→ **Your task**:
Each line should be copied exactly.

# Start of Listing

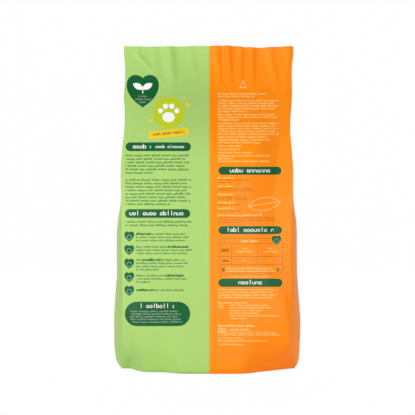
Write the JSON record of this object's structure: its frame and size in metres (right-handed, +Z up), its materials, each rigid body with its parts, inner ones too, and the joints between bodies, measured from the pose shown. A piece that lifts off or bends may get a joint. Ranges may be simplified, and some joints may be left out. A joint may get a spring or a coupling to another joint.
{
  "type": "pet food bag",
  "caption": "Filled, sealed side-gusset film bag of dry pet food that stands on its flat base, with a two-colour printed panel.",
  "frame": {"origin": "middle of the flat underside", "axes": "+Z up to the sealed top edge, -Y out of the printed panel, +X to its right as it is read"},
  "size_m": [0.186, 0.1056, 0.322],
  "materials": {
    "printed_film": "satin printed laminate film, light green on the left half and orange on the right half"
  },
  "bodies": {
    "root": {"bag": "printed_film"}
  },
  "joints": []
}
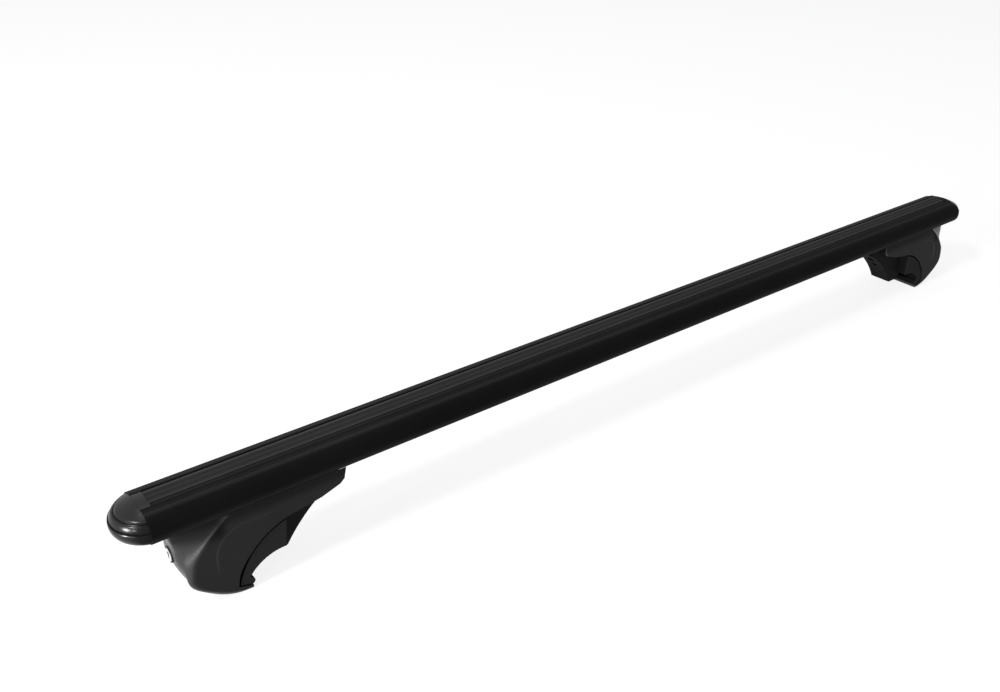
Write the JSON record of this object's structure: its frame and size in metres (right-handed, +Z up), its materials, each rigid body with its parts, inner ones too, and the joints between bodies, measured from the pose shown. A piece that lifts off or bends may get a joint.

# End of Listing

→ **Response**:
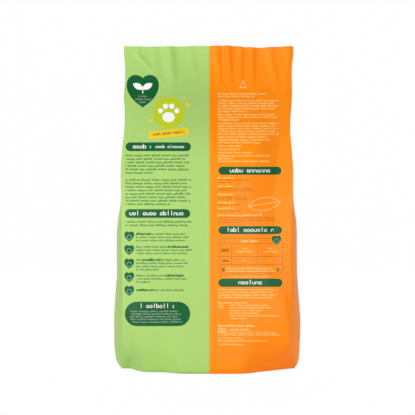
Write the JSON record of this object's structure: its frame and size in metres (right-handed, +Z up), its materials, each rigid body with its parts, inner ones too, and the joints between bodies, measured from the pose shown. A piece that lifts off or bends may get a joint. Ranges may be simplified, and some joints may be left out. A joint may get a spring or a coupling to another joint.
{
  "type": "pet food bag",
  "caption": "Filled, sealed side-gusset film bag of dry pet food that stands on its flat base, with a two-colour printed panel.",
  "frame": {"origin": "middle of the flat underside", "axes": "+Z up to the sealed top edge, -Y out of the printed panel, +X to its right as it is read"},
  "size_m": [0.186, 0.1056, 0.322],
  "materials": {
    "printed_film": "satin printed laminate film, light green on the left half and orange on the right half"
  },
  "bodies": {
    "root": {"bag": "printed_film"}
  },
  "joints": []
}
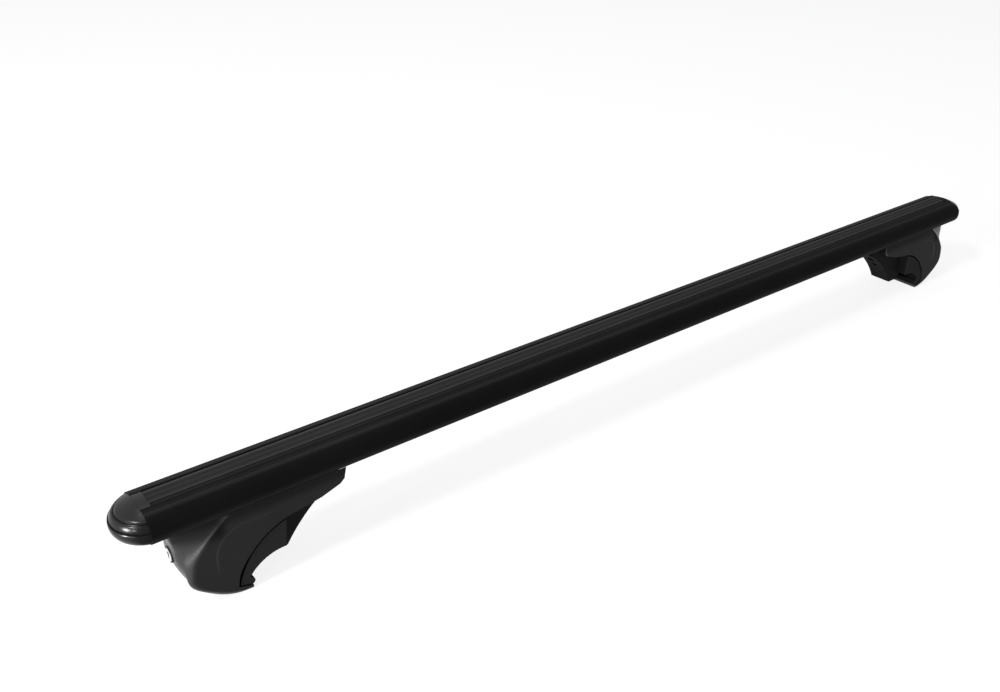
Write the JSON record of this object's structure: its frame and size in metres (right-handed, +Z up), its materials, each rigid body with its parts, inner ones too, and the joints between bodies, measured from the pose shown. A piece that lifts off or bends may get a joint.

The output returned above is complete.